El término «woke», en la jerga afroamericana, se remonta a la década de 1940, donde se utilizaba para describir a alguien que estaba alerta o era consciente de las injusticias raciales y sociales. Sin embargo, su popularización más reciente se atribuye en gran medida al movimiento Black Lives Matter, caracterizándose por su enfoque en la justicia social, la equidad racial y la crítica de las estructuras de poder dominantes. Aboga por una mayor conciencia de las inequidades sistémicas que afectan a las comunidades marginadas. Esto se traduce en una llamada a la acción para abordar la discriminación, el racismo, el sexismo, la homofobia y otras formas de opresión.
Desde el punto de vista político, el movimiento «woke» ha influido en los debates sobre políticas públicas en áreas como la reforma policial, la igualdad de derechos civiles, la justicia penal y la representación política. Ha generado un aumento en la presión organizada para que los líderes políticos y las administraciones adopten medidas concretas para abordar las desigualdades estructurales y promover la inclusión y la diversidad. Además, han logrado captar la atención de una amplia gama de personas, incluidos activistas, académicos, líderes religiosos, celebridades y ciudadanos comunes, lo que ha ampliado su alcance e impacto.
La ideología «woke» no está limitada a un solo partido político o ideología. Sin embargo, hay ciertos líderes políticos de corte progresista o de izquierdas (sobre todo, demócratas en EEUU) que han abrazado públicamente los principios y objetivos del movimiento. El futuro de estos políticos y los principios que defienden dependerá en gran medida de factores como el apoyo popular, la dinámica política y la capacidad para implementar soluciones pragmáticas. Sin embargo, también enfrentarán desafíos y una fuerte oposición, especialmente de aquellos que ven estas políticas como demasiado radicales.
El diccionario Oxford añade a la definición de “woke” otra acepción: «palabra que a menudo se usa con desaprobación por parte de personas que piensan que otras se molestan con demasiada facilidad por los temas sociales, o hablan demasiado sobre ellos de manera que no cambia nada». Es decir, para unos «woke» es tener conciencia social y cuestionar los paradigmas impuestos y, para otros, describe a hipócritas que se creen moralmente superiores y quieren imponer sus ideas progresistas sobre el resto.

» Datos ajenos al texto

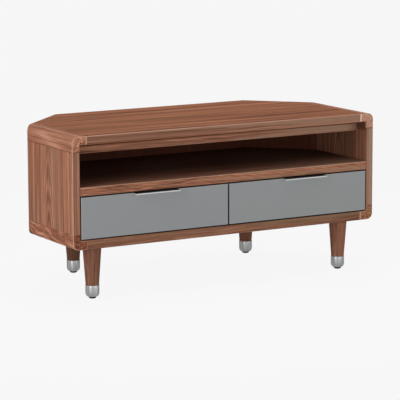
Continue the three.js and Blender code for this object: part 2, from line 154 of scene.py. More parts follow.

Desde la perspectiva de la filósofa Susan Neiman, lo “woke” no se construye a partir de una ideología progresista o de izquierdas, sino sobre la base de las emociones y éstas están muy separadas de las ideas. De ahí que también se trate de manipular su concepto reaccionario para apropiárselo según los intereses políticos del momento (incluso se ha hablado de capitalismo “woke”). En todo caso, frente a la desideologización actual y el miedo a la incertidumbre política, sí que es necesario abrazar la filosofía “woke” para enfrentar con firmeza la proliferación de idiotas en sus tres acepciones (cortos de entendimiento, engreídos y “pasotas” de la vida pública).